- WORK REQUIRED:
In the listing that follows, locate the line containing "Recreate this object" and the line containing "const CURVE_STEPS = 10;". Retype exactly those two lines and every line between them, and nothing more.

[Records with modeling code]
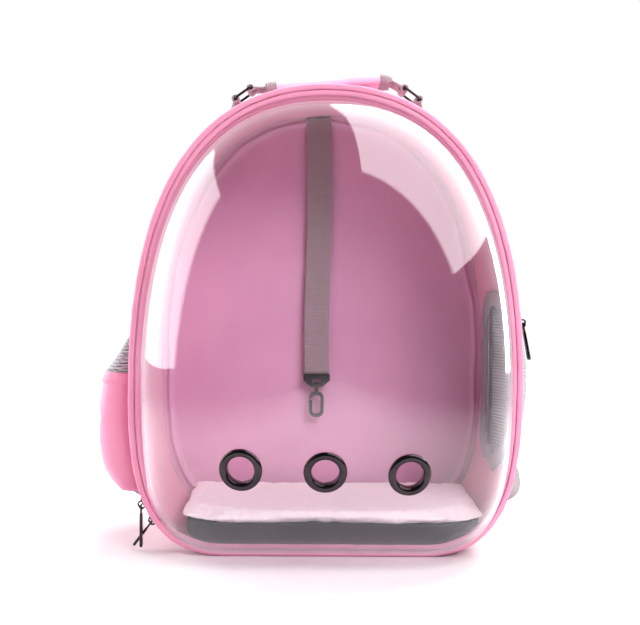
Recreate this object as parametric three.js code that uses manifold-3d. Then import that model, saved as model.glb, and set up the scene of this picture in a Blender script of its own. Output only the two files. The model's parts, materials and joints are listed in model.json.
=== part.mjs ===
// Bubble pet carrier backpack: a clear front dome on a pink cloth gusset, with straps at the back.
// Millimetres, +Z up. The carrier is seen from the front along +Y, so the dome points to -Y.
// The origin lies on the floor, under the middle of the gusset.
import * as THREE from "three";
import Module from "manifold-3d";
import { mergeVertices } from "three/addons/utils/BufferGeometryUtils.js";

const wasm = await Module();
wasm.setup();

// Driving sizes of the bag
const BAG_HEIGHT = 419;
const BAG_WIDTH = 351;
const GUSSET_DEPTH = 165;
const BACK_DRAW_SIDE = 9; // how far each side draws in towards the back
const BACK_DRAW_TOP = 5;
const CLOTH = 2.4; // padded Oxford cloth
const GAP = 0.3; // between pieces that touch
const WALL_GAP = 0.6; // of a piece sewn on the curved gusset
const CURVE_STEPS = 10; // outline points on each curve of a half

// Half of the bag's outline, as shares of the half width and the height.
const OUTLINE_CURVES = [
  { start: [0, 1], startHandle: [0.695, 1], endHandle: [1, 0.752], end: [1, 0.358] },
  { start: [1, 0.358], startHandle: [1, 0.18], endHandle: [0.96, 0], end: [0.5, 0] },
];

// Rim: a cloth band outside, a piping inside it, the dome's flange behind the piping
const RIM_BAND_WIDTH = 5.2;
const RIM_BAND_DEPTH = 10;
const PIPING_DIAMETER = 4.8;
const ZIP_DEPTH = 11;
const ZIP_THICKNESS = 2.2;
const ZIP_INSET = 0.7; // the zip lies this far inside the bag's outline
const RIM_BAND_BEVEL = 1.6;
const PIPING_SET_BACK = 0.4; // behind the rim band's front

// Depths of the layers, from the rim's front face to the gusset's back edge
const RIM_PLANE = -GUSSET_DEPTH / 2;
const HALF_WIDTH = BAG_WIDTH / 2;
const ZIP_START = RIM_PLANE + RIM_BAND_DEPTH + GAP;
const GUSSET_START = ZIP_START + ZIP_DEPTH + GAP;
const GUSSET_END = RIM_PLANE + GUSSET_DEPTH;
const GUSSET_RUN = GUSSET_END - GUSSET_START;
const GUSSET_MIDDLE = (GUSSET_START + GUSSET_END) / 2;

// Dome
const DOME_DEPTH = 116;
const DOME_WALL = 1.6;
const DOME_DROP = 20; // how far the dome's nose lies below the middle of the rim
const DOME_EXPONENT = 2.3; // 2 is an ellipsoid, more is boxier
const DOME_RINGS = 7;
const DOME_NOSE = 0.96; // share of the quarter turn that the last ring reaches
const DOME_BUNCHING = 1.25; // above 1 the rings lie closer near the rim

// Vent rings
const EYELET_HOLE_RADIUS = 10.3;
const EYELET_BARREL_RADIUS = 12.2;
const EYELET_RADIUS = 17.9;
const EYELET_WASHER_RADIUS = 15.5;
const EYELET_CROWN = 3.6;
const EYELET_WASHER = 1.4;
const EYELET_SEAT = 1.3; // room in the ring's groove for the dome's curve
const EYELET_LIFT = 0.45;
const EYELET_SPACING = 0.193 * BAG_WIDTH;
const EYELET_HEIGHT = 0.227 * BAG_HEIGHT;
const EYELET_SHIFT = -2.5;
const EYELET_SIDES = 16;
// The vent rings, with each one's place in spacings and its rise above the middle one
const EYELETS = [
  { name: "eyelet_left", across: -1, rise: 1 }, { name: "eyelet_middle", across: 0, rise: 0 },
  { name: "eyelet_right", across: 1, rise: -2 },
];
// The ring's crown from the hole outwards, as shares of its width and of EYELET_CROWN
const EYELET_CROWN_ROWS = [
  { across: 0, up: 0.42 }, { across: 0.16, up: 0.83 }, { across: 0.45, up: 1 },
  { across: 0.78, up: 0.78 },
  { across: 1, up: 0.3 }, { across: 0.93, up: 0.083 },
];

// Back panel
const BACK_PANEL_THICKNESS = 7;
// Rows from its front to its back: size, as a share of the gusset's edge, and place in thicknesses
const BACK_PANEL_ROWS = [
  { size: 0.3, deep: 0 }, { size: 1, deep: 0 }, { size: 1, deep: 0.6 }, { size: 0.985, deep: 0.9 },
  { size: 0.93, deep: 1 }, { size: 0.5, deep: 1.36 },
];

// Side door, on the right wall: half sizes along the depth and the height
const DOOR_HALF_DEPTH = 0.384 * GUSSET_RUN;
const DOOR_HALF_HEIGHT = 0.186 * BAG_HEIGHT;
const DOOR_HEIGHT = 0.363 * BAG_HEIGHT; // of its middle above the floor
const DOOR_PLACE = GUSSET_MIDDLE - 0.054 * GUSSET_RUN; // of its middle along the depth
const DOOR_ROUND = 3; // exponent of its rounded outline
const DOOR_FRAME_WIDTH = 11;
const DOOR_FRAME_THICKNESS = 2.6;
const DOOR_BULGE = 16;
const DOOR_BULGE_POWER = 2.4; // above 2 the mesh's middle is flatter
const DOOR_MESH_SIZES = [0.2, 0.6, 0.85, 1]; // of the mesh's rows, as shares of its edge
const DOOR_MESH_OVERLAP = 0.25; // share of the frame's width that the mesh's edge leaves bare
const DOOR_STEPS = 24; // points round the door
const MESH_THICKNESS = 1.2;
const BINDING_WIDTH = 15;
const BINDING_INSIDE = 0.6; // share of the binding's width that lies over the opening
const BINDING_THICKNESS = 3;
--
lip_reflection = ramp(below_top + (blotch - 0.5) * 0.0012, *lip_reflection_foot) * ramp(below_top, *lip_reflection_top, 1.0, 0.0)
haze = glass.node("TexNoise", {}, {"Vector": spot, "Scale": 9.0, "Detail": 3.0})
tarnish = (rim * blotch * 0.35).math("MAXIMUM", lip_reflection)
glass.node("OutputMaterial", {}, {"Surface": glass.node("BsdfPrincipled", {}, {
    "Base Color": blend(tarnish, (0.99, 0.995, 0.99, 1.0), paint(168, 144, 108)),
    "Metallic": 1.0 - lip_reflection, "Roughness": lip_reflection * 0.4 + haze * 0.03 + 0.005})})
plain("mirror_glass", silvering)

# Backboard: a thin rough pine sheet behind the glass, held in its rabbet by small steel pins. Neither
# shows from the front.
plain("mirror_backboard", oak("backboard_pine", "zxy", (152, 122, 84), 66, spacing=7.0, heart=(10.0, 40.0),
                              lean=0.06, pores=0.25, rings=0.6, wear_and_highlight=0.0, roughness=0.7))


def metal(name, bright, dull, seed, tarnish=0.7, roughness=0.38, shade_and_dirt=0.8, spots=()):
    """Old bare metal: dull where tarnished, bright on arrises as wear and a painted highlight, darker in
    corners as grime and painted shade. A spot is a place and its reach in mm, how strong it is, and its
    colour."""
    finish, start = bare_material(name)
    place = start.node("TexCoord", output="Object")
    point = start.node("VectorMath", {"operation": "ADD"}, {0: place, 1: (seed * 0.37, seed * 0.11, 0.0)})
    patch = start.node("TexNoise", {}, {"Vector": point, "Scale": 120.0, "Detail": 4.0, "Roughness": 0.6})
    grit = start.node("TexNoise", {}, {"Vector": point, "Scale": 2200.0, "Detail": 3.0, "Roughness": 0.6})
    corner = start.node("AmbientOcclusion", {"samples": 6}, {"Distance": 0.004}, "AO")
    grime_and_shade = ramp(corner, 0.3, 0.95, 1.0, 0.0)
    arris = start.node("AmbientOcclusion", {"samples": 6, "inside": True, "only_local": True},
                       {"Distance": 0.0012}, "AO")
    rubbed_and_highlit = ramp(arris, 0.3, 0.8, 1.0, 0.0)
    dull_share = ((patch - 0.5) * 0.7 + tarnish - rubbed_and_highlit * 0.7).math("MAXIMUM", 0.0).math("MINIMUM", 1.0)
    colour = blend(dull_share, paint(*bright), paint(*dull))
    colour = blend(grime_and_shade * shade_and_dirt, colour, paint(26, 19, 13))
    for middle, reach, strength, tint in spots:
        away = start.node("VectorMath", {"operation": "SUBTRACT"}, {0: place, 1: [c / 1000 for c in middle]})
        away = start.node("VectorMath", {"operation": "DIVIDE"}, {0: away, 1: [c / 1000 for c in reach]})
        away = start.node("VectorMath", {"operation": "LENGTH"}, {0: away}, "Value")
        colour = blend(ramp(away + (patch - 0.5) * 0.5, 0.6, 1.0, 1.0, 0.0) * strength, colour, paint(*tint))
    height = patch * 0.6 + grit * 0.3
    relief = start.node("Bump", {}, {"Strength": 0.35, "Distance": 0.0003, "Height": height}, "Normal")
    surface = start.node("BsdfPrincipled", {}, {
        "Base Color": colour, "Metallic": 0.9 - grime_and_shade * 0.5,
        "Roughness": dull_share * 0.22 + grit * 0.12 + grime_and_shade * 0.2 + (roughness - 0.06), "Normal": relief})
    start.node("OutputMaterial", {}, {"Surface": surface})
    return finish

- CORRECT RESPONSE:
Recreate this object as parametric three.js code that uses manifold-3d. Then import that model, saved as model.glb, and set up the scene of this picture in a Blender script of its own. Output only the two files. The model's parts, materials and joints are listed in model.json.
=== part.mjs ===
// Bubble pet carrier backpack: a clear front dome on a pink cloth gusset, with straps at the back.
// Millimetres, +Z up. The carrier is seen from the front along +Y, so the dome points to -Y.
// The origin lies on the floor, under the middle of the gusset.
import * as THREE from "three";
import Module from "manifold-3d";
import { mergeVertices } from "three/addons/utils/BufferGeometryUtils.js";

const wasm = await Module();
wasm.setup();

// Driving sizes of the bag
const BAG_HEIGHT = 419;
const BAG_WIDTH = 351;
const GUSSET_DEPTH = 165;
const BACK_DRAW_SIDE = 9; // how far each side draws in towards the back
const BACK_DRAW_TOP = 5;
const CLOTH = 2.4; // padded Oxford cloth
const GAP = 0.3; // between pieces that touch
const WALL_GAP = 0.6; // of a piece sewn on the curved gusset
const CURVE_STEPS = 10; // outline points on each curve of a half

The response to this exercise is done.